# Best Value on a sander



## BarryW (Sep 15, 2007)

I need more tools…this looks like a great sander….I have some sanding tubes for my drill press…but they don't oscillate…and they seem a bit small to me…I use them…but control seems more problematical. I'll put this one on my list.


----------



## motthunter (Dec 31, 2007)

I have one and love it. It is not for industrial shops.. but for meit is perfect and not expensive compared to other tools


----------



## Julian (Sep 30, 2008)

I've had one of these for 4 years. It works alright pretty well, but the tracking spring needed to be replaced 2 years after I got it. All in all, it was worth the money.

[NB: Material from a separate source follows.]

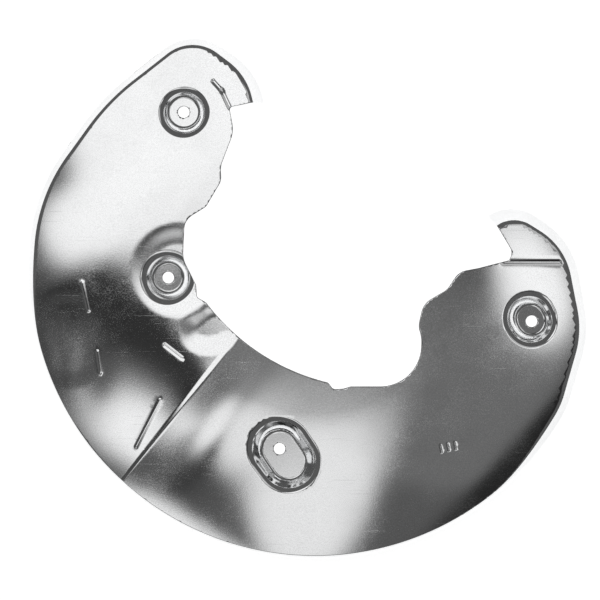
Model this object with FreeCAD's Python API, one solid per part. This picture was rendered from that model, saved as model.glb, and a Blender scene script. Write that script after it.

Are you sure that the HD near you doesn't carry the belts? HD is where I have always bought mine.


----------



## Steelmum (Jul 21, 2007)

I also own this sander. I love it. I have a hard time changing back from the belt sander, so I just use the spindles. I own an older craftsman belt/disk sander and use it too.


----------



## bayouman (May 13, 2008)

I have the same model and love it. Has performed as promised and I use it on almost all of my projects.


----------



## mmh (Mar 17, 2008)

I have this sander also and I like how quiet it is to run. I also had problems with changing the belt gizmo, as it would lock up and give me a Heck of a hard time to remove, so I've had to purchase a separate belt/disk sander and keep this one as a spool sander.


----------



## Dave44 (Nov 15, 2008)

I have had one of these for a few months. I used it on some band saw boxes for Christmas. I have found that if you put talcum on the sleeve tube, the replacement tubes go on better. One source for the sleeves in toolsnow.com since the local HD does not carry them.


----------



## Built2Last (Nov 17, 2008)

I have the same sander (GOT A DEAL ON A DEMO AND HD FOR 139.00) and after I finally used the belt, it gets a lot more use than the spindles. Toolsnow.com has ryobi sleeves in a pack of 6 for only $1.00 , but all they have left is 50 grit. These are really good, long lasting sleeves. At one time they had 150 grit also. They also have some ridgid sleeves of different grits for something like 80 cents for 2 depending on the size. You can wear the 50's down a little and get a pretty good finish and when new they are aggressive. I sold close to 2000 of the ryobi sleeves all over the world and never got a complaint. When I sold all the 150 grit I had the 50"s didn't sell as good so I moved on the selling other items. As of today they still had the 50's and the loose ridgid.


----------



## sIKE (Feb 14, 2008)

Klingspor is the place for your sanding needs. They should have anything that you need.


----------



## tooldad (Mar 24, 2008)

If you are using the belt, be sure not to sand on the narrow end around the curve. Several of my students did this while building the adirondack chairs and wore out the spring on the end, and the tracking would not work after that. If you sand on the large end of the belt when sanding curves you can pretty much use it as both a belt and spindle at same time if not too close to a wall. Unfortunatley we only use it as a spindle now due to the spring mechanism. I agree with other post, definitely not an industrial tool, however it has held up for a year other than the spring issue in freshman shop class.


----------



## boboswin (May 23, 2007)

I wonder if the spring might have held up werr it not a freshman shop class.
Shouldn't be that difficult to put in a new spring . I haven't looked at mine and it's about 6 years old.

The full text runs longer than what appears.